# Exercise goal
Exactly the lines between the line containing "motor = screw(plate_top, PLATE_T + 2.8)" and the line containing "obj.matrix_world = Matrix.Identity(4)", together with those two lines, are to be output.

━━━ Stored data ━━━

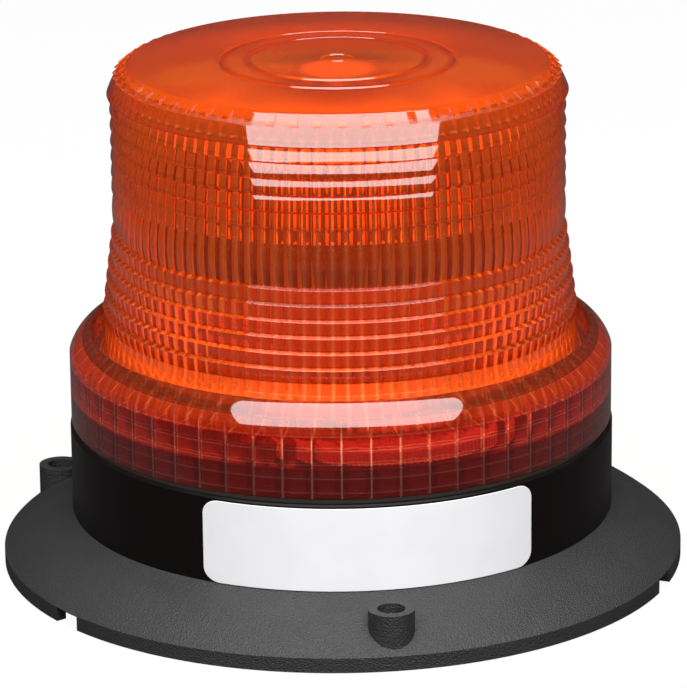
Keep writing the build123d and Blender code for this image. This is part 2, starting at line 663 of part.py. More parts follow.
def turntable_gear():
    """Moulded turntable: toothed rim, ribbed web, hub and the two pillars of the mirror."""
    rim_in = MODULE * TURNTABLE_TEETH / 2 - DEDENDUM * MODULE - 2.0
    gear = extrude(Pos(0, 0, table_gear_z) * gear_face(TURNTABLE_TEETH, IDLER_BEARING - 90), GEAR_FACE)
    gear -= ring(hub_r, rim_in, table_gear_z + WEB_T, table_gear_top + 1)
    gear += rod(hub_r, hub_z, hub_top)
    middle = (hub_r + rim_in) / 2
    spoke = block(RIB_T, rim_in - hub_r + 1, table_gear_z, table_gear_top - 0.6)
    for i in range(WEB_WINDOWS):
        bearing = (i + 0.5) * 360 / WEB_WINDOWS
        gear -= spot(bearing, middle) * rod(WEB_WINDOW_R, table_gear_z - 1, table_gear_z + WEB_T + 0.001)
        gear += spot(i * 360 / WEB_WINDOWS, middle) * spoke
    for side in (-1, 1):
        pillar = rod(PILLAR_R, table_gear_z, shelf_z)
        gusset = Pos(0, 3.4) * block(RIB_T, 7, table_gear_z, shelf_z - 8)
        gear += Pos(side * PILLAR_X, PILLAR_Y) * (pillar + gusset)
        gear -= Pos(side * PILLAR_X, PILLAR_Y) * rod(SCREW_R + PRESSED, shelf_z - SCREW_BITE, shelf_z + 1)
    return gear - rod(hub_bore_r, hub_z - 1, hub_top + 1)


def mirror_bow(vertex_y):
    """Curve across the mirror where it is cut flat, for a bowl with its vertex at vertex_y."""
    ends_y = vertex_y - (MIRROR_HALF_W**2 + MIRROR_HALF_H**2) / (4 * FOCAL)
    apex_y = vertex_y - MIRROR_HALF_H**2 / (4 * FOCAL)
    return ThreePointArc((-MIRROR_HALF_W, ends_y), (0, apex_y), (MIRROR_HALF_W, ends_y))


def reflector():
    """Dished mirror cut to a wide strip, with its lower shelf, upper lip and screw holes."""
    reach = 2 * FOCAL
    half_drop = FOCAL * 0.75
    front = ThreePointArc((0, FOCAL), (reach / 2, half_drop), (reach, 0))
    back = ThreePointArc((0, FOCAL + MIRROR_T), (reach / 2, half_drop + MIRROR_T), (reach, MIRROR_T))
    side_wall = Line((reach, 0), (reach, MIRROR_T))
    face = make_face(Wire([front, side_wall, back, Line((0, FOCAL + MIRROR_T), (0, FOCAL))]))
    bowl = Pos(0, 0, MIRROR_Z) * revolve(face, Axis.Y)
    mirror = bowl & (Pos(0, 0, MIRROR_Z) * Box(2 * MIRROR_HALF_W, 6 * FOCAL, 2 * MIRROR_HALF_H))
    outer = mirror_bow(FOCAL + MIRROR_T)
    inner = mirror_bow(FOCAL - MIRROR_LIP)
    plan = make_face(Wire([outer, Line(outer @ 1, outer @ 0)]))
    shelf = extrude(Pos(0, 0, shelf_z) * plan, MIRROR_T)
    mirror += shelf - rod(HOLDER_R + LAMP_CLEAR, shelf_z - 1, shelf_top + 1)
    band = make_face(Wire([outer, Line(outer @ 1, inner @ 1), inner, Line(inner @ 0, outer @ 0)]))
    mirror += extrude(Pos(0, 0, MIRROR_Z + MIRROR_HALF_H) * band, MIRROR_T)
    for side in (-1, 1):
        mirror -= Pos(side * PILLAR_X, PILLAR_Y) * rod(SCREW_R + SCREW_HOLE_GAP, shelf_z - 1, shelf_top + 1)
    return mirror


def lamp_holder():
    """Bayonet lamp holder with its spigot in the post and its two hooked slots."""
    body = rod(HOLDER_R, POST_TOP, holder_top)
    body = chamfer(body.edges().group_by(Axis.Z)[-1], 0.8)
    body += rod(POST_BORE_R - RUNNING, POST_TOP - 5, POST_TOP)
    body -= rod(CAP_R + 0.1, socket_floor, holder_top + 1)
    slot_r = CAP_R + PIN_PROUD + 0.25
    width = 2 * PIN_R + 0.5
    for side in (0, 180):
        body -= spot(90 + side, slot_r / 2) * block(width, slot_r, PIN_Z - PIN_R - 0.2, holder_top + 1)
        body -= sector(CAP_R - 1, slot_r, PIN_Z - PIN_R - 0.2, PIN_Z + PIN_R + 0.2, 90 + side - 20, 60)
    return body


def lamp_contacts():
    """Two sprung contacts in the socket's floor."""
    return pins_at(rod(1.3, socket_floor, cap_z), Pos(-3.2, 0), Pos(3.2, 0))


def lamp_cap():
    """Metal cap of the lamp with its two bayonet pins."""
    cap = rod(CAP_R, cap_z, cap_top)
    cap = chamfer(cap.edges().group_by(Axis.Z)[0], 0.8)
    pin = Rot(0, 90, 0) * Cylinder(PIN_R, 2 * (CAP_R + PIN_PROUD))
    return cap + Rot(0, 0, -42) * Pos(0, 0, PIN_Z) * pin


def lamp_collar():
    """Moulded collar between cap and light tower."""
    return turned_points((0, cap_top), (CAP_R + 0.8, cap_top), (COLLAR_R, cap_top + 2.0),
                         (COLLAR_R, collar_top), (0, collar_top))


def led_tower():
    """Eight-sided tower of circuit boards that carries the light chips."""
    corner_r = TOWER_FLAT_R / cos(pi / TOWER_SIDES)
    turn = 180 / TOWER_SIDES
    prism = extrude(Pos(0, 0, collar_top) * RegularPolygon(corner_r, TOWER_SIDES, rotation=turn), TOWER_H)
    roof = RegularPolygon(corner_r - ROOF_T, TOWER_SIDES, rotation=turn)
    return prism + extrude(Pos(0, 0, tower_top) * roof, ROOF_T)


def led_chips():
    """Light chips in upright columns on the tower, and four on its roof."""
    chips = []
    pitch = TOWER_H / CHIP_ROWS
    for side in range(TOWER_SIDES):
        for row in range(CHIP_ROWS):
            z = collar_top + (row + 0.5) * pitch
            place = spot(side * 360 / TOWER_SIDES, TOWER_FLAT_R + CHIP_T / 2, z)
            chips.append(place * Box(CHIP_W, CHIP_T, CHIP_H))
    for i in range(4):
        chips.append(spot(45 + i * 90, 4.5, tower_top + ROOF_T + CHIP_T / 2) * Box(CHIP_W, CHIP_H, CHIP_T))
    return Compound(children=chips)


def driver_board():
    """Circuit board on four stand-offs of the floor."""
    board = Pos(0, BOARD_Y) * block(BOARD_W, BOARD_L, board_z, board_top)
    board = chamfer(board.edges().filter_by(Axis.Z), 2)
    for x, y in board_holes():
        board -= Pos(x, y) * rod(SCREW_R + SCREW_HOLE_GAP, board_z - 1, board_top + 1)
    return board


def board_parts():
    """Taller parts of the driver board, by node name."""
    w, d, h = TERMINAL_SIZE
    terminal = block(w, d, board_top, board_top + h)
    for x in (-w / 4, w / 4):
        terminal -= Pos(x, 0) * rod(1.8, board_top + h - 1.6, board_top + h + 1)
        terminal -= Pos(x, -d / 2, board_top + 3) * Box(3.4, 4, 3)
    tw, td, th = TRANSISTOR_SIZE
    transistor = block(tw, td, board_top, board_top + th * 0.6)
    transistor += Pos(0, td / 2 - 0.65) * block(tw, 1.3, board_top, board_top + th)
    transistor -= Pos(0, td / 2, board_top + th * 0.8) * (Rot(90, 0, 0) * Cylinder(1.8, 6))
    can = chamfer(rod(CAN_R, board_top, board_top + CAN_H).edges().group_by(Axis.Z)[-1], 0.6)
    choke = ring(CHOKE_CORE_R, CHOKE_R, board_top, board_top + CHOKE_H)
    choke = chamfer(choke.edges().group_by(Axis.Z)[-1], 1.2)
    return {
        "terminal_block": Pos(-12, BOARD_Y - BOARD_L / 2 + 5.5) * terminal,
        "board_transistor": Pos(0, BOARD_Y + 15.5) * transistor,
        "board_capacitors": pins_at(can, Pos(15, BOARD_Y - 10), Pos(15, BOARD_Y + 3)),
        "board_choke": Pos(-14, BOARD_Y + 3) * choke,
    }


def screw_sets():
    """Groups of like screws, by node name."""
    chassis = screw(plate_top, PLATE_T + SCREW_BITE - 1)
    post = screw(post_flange_top, POST_FLANGE_T + PLATE_T + 0.6)
    motor = screw(plate_top, PLATE_T + 2.8)
    mirror = screw(shelf_top, MIRROR_T + SCREW_BITE - 1)
    board = screw(board_top, BOARD_T + STANDOFF_H - 0.6)
    sides = (-1, 1)
    return {
        "chassis_screws": pins_at(chassis, *[spot(b, CHASSIS_BOSS_PCR) for b in CHASSIS_BEARINGS]),
        "post_screws": pins_at(post, *[spot(b, POST_SCREW_PCR) for b in post_screw_bearings()]),
        "motor_screws": pins_at(motor, *motor_screw_places()),
        "reflector_screws": pins_at(mirror, *[Pos(s * PILLAR_X, PILLAR_Y) for s in sides]),
        "board_screws": pins_at(board, *[Pos(x, y) for x, y in board_holes()]),
    }


def parts():
    """Every piece of the beacon, by node name."""
    made = {f.__name__: f() for f in (
        mount_flange, base_housing, id_label, lens_seal, lens_dome, cable_grommet, chassis_plate, motor_case,
        motor_end_cap, motor_shaft, motor_pinion, idler_pin, idler_clip, idler_gear, lamp_post, thrust_washer,
        retaining_clip, turntable_bush, turntable_gear, reflector, lamp_holder, lamp_contacts, lamp_cap,
        lamp_collar, led_tower, led_chips, driver_board)}
    made.update(board_parts())
    made.update(screw_sets())
    return made


os.makedirs("parts", exist_ok=True)
for node, shape in parts().items():
    export_step(shape, f"parts/{node}.step")
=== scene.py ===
"""Looks of a bolt-down rotating beacon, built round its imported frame.

+Z up, the bare label faces -Y. The lens' pattern and moulding and the broken edges are given in
millimetres and become metres where they are used. The studio and the materials hold metres.
"""
import json
import logging
import math
from dataclasses import dataclass
from enum import Enum

import bmesh
import bpy
from mathutils import Matrix, Vector

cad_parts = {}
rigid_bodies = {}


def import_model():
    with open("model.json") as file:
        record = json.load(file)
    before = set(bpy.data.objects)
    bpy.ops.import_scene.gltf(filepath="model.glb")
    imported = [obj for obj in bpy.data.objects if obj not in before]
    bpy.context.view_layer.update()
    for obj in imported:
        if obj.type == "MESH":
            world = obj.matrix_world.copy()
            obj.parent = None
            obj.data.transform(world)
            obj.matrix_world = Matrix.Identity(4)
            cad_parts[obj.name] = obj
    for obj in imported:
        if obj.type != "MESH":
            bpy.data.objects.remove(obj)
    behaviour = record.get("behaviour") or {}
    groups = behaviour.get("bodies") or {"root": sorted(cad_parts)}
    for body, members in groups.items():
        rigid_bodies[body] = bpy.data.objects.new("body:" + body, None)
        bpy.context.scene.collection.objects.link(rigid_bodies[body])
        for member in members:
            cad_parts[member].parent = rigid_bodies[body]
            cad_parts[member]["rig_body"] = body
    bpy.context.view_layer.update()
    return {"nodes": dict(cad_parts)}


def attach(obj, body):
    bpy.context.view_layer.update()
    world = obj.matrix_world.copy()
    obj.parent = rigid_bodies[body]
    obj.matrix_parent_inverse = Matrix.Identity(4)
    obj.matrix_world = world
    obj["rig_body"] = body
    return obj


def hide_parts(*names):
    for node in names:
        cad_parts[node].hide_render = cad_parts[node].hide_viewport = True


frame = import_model()
LOG = logging.getLogger("beacon")

MM = 0.001
TURN = 2 * math.pi
Point = tuple[float, float]
Colour = tuple[float, float, float]
Curve = tuple[Point, ...]
Span = tuple[float, float]
Node = bpy.types.Node
Socket = bpy.types.NodeSocket
Mesh = bmesh.types.BMesh


def arc(start: Point, middle: Point, end: Point, count: int) -> list[Point]:
    """Points on the circle through three points, both ends included.

    Args:
        start: first point as (radius, height).
        middle: a point on the way.
        end: last point.
        count: number of equal steps.

    Returns:
        The points in order.
    """
    (ax, ay), (bx, by), (cx, cy) = start, middle, end
    d = 2 * (ax * (by - cy) + bx * (cy - ay) + cx * (ay - by))
    sa, sb, sc = ax * ax + ay * ay, bx * bx + by * by, cx * cx + cy * cy
    ux = (sa * (by - cy) + sb * (cy - ay) + sc * (ay - by)) / d
    uy = (sa * (cx - bx) + sb * (ax - cx) + sc * (bx - ax)) / d
    r = math.hypot(ax - ux, ay - uy)
    t0, tm, t1 = (math.atan2(y - uy, x - ux) for x, y in (start, middle, end))
    span = (t1 - t0) % TURN
    if (tm - t0) % TURN > span:
        span -= TURN
    return [(ux + r * math.cos(t0 + span * i / count), uy + r * math.sin(t0 + span * i / count))
            for i in range(count + 1)]


def bow(radius: float, z: float, offsets: Curve, count: int) -> list[Point]:
    """Points on the circle through three points that are set off from a corner.

    Args:
        radius: the corner's radius.
        z: its height.
        offsets: the three points, measured from the corner.
        count: number of equal steps.

    Returns:
        The points in order.
    """
    start, middle, end = ((radius + out, z + up) for out, up in offsets)
    return arc(start, middle, end, count)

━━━

# Worked answer
    motor = screw(plate_top, PLATE_T + 2.8)
    mirror = screw(shelf_top, MIRROR_T + SCREW_BITE - 1)
    board = screw(board_top, BOARD_T + STANDOFF_H - 0.6)
    sides = (-1, 1)
    return {
        "chassis_screws": pins_at(chassis, *[spot(b, CHASSIS_BOSS_PCR) for b in CHASSIS_BEARINGS]),
        "post_screws": pins_at(post, *[spot(b, POST_SCREW_PCR) for b in post_screw_bearings()]),
        "motor_screws": pins_at(motor, *motor_screw_places()),
        "reflector_screws": pins_at(mirror, *[Pos(s * PILLAR_X, PILLAR_Y) for s in sides]),
        "board_screws": pins_at(board, *[Pos(x, y) for x, y in board_holes()]),
    }


def parts():
    """Every piece of the beacon, by node name."""
    made = {f.__name__: f() for f in (
        mount_flange, base_housing, id_label, lens_seal, lens_dome, cable_grommet, chassis_plate, motor_case,
        motor_end_cap, motor_shaft, motor_pinion, idler_pin, idler_clip, idler_gear, lamp_post, thrust_washer,
        retaining_clip, turntable_bush, turntable_gear, reflector, lamp_holder, lamp_contacts, lamp_cap,
        lamp_collar, led_tower, led_chips, driver_board)}
    made.update(board_parts())
    made.update(screw_sets())
    return made


os.makedirs("parts", exist_ok=True)
for node, shape in parts().items():
    export_step(shape, f"parts/{node}.step")
=== scene.py ===
"""Looks of a bolt-down rotating beacon, built round its imported frame.

+Z up, the bare label faces -Y. The lens' pattern and moulding and the broken edges are given in
millimetres and become metres where they are used. The studio and the materials hold metres.
"""
import json
import logging
import math
from dataclasses import dataclass
from enum import Enum

import bmesh
import bpy
from mathutils import Matrix, Vector

cad_parts = {}
rigid_bodies = {}


def import_model():
    with open("model.json") as file:
        record = json.load(file)
    before = set(bpy.data.objects)
    bpy.ops.import_scene.gltf(filepath="model.glb")
    imported = [obj for obj in bpy.data.objects if obj not in before]
    bpy.context.view_layer.update()
    for obj in imported:
        if obj.type == "MESH":
            world = obj.matrix_world.copy()
            obj.parent = None
            obj.data.transform(world)
            obj.matrix_world = Matrix.Identity(4)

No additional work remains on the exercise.